----- Recorded information
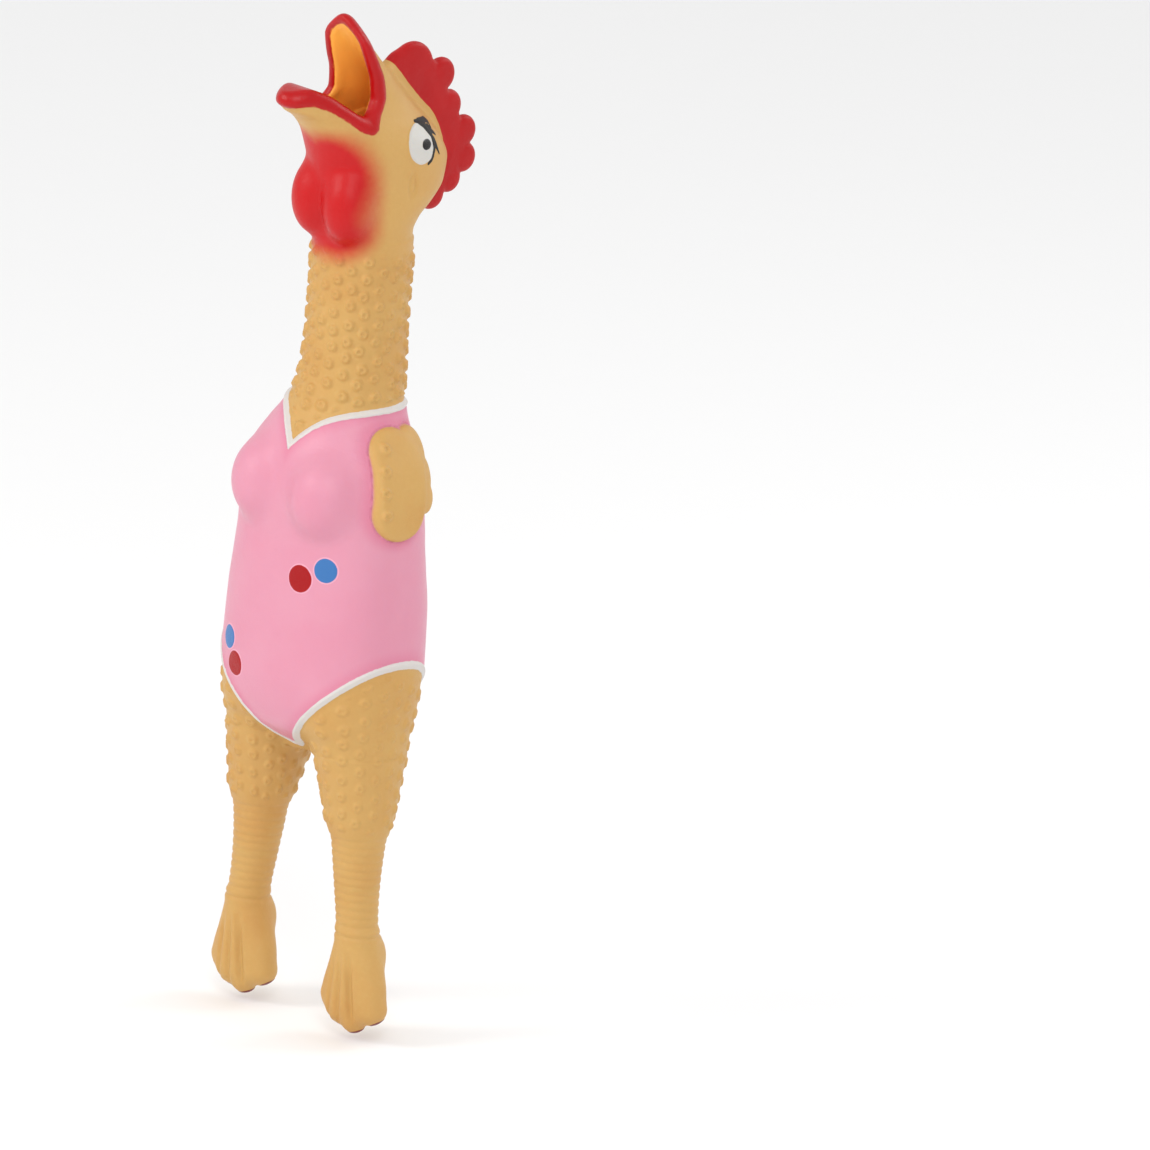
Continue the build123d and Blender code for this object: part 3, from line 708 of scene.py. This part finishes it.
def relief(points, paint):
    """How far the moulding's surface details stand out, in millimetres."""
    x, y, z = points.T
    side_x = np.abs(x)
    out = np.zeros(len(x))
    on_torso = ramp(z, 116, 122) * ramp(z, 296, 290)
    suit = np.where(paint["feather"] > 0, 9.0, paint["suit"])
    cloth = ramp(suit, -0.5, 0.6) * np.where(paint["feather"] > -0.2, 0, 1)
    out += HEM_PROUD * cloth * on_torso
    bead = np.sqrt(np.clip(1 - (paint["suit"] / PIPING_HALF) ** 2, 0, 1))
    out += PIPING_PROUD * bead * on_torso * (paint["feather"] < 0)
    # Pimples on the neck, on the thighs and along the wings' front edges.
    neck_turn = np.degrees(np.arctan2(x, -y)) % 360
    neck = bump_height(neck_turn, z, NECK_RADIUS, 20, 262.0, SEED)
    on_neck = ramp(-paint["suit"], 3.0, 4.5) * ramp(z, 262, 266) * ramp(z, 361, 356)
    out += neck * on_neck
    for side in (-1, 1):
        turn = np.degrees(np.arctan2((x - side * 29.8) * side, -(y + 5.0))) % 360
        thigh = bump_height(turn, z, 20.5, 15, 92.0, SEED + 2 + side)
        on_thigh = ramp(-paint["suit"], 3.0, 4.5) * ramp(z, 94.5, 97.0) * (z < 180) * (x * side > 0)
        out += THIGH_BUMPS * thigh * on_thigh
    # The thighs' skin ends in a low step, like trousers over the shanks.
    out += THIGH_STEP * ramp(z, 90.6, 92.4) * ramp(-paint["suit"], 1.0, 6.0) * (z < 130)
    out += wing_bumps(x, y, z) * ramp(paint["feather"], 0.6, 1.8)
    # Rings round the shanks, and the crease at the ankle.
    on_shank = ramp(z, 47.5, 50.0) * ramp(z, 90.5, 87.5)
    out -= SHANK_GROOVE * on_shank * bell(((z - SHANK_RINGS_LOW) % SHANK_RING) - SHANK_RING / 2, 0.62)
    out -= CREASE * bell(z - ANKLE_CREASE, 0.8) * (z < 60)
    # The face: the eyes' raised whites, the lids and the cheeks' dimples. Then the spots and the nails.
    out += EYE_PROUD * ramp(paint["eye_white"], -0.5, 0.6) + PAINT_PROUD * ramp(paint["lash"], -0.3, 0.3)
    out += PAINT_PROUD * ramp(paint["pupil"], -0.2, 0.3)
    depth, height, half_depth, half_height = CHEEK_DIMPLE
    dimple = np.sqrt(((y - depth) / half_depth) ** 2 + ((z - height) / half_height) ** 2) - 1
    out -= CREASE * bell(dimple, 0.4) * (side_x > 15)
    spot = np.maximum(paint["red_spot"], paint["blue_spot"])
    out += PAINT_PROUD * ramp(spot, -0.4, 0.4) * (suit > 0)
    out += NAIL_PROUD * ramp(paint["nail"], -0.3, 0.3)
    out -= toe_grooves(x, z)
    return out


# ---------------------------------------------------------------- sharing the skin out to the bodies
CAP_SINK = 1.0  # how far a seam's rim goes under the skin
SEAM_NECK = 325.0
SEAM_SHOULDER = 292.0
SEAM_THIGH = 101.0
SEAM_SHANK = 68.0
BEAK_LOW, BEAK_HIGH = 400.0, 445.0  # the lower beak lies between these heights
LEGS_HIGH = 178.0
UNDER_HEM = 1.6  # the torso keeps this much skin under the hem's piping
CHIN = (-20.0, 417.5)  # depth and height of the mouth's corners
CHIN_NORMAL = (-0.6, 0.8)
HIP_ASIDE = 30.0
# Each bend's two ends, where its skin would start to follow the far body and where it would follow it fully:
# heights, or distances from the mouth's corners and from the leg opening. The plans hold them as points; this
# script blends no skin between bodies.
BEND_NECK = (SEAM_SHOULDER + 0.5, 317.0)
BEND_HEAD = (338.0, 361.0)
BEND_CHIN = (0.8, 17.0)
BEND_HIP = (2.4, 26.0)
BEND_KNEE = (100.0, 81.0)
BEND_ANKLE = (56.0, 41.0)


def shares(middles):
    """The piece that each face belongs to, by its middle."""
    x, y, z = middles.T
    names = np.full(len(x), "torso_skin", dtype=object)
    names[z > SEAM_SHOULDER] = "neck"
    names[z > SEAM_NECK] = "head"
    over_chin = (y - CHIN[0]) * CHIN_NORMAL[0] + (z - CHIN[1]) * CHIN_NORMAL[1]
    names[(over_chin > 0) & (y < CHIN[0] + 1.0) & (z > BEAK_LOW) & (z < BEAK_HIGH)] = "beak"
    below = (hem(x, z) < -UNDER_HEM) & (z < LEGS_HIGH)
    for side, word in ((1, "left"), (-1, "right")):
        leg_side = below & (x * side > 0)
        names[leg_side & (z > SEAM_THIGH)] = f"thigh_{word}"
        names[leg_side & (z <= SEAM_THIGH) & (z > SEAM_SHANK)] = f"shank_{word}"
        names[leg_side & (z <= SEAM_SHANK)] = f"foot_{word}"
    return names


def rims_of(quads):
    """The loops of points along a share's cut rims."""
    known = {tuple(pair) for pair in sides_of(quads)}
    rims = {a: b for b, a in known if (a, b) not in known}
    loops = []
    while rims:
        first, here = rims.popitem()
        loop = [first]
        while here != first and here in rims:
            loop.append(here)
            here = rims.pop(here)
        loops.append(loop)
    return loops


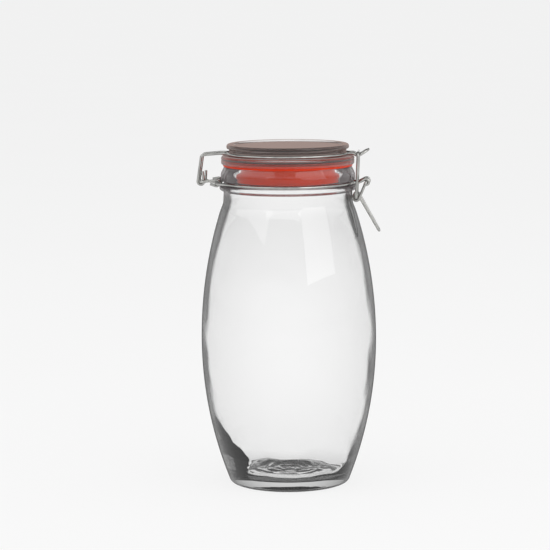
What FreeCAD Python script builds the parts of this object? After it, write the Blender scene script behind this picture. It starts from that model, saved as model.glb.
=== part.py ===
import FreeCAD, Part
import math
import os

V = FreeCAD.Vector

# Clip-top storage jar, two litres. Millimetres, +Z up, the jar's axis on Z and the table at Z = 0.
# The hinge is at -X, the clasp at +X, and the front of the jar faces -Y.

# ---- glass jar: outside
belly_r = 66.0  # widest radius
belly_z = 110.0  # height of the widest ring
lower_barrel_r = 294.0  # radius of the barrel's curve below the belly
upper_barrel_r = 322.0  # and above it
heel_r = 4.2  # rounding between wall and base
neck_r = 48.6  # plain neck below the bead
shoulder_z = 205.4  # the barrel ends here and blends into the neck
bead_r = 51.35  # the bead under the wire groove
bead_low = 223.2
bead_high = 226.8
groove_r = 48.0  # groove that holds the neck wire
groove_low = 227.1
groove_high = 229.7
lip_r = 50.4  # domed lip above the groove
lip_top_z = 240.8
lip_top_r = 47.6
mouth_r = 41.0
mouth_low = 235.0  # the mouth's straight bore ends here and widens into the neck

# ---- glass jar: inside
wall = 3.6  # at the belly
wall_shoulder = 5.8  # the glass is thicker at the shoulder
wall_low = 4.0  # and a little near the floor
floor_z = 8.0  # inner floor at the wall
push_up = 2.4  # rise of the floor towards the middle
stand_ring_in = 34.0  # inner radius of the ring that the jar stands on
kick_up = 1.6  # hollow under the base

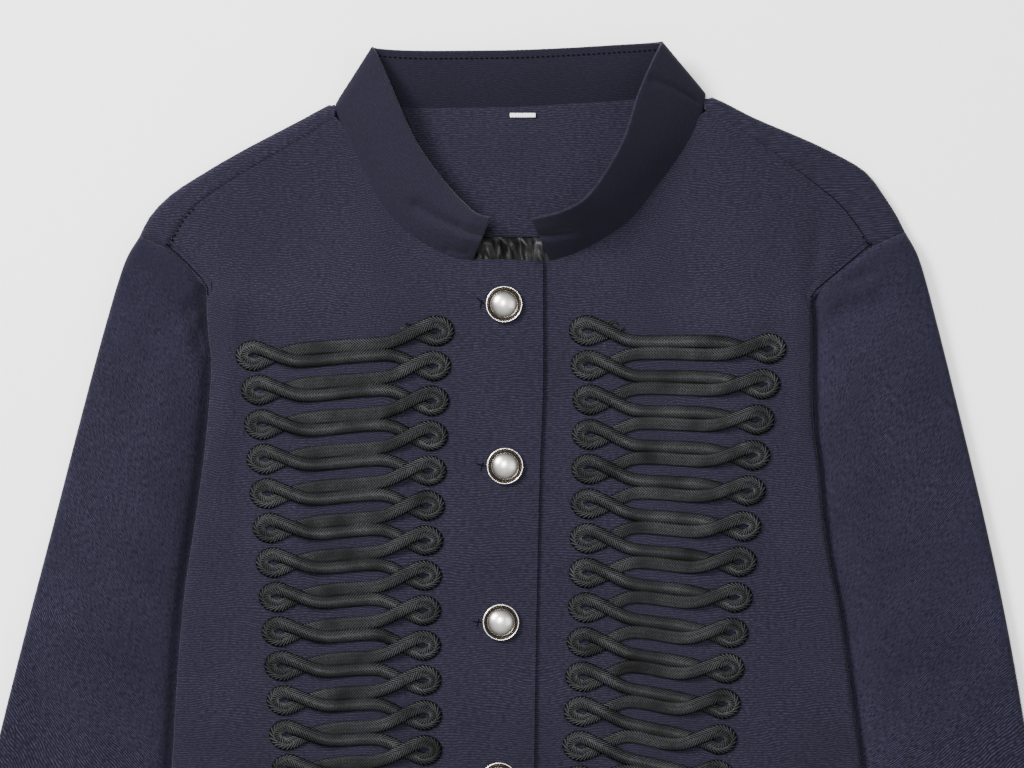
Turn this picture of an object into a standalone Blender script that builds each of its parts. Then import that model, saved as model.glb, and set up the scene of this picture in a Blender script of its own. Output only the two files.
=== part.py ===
----------
### Problem description:
Extract each line holding the string "import".

### Result for this task:
import FreeCAD, Part
import math
import os
Turn this picture of an object into a standalone Blender script that builds each of its parts. Then import that model, saved as model.glb, and set up the scene of this picture in a Blender script of its own. Output only the two files.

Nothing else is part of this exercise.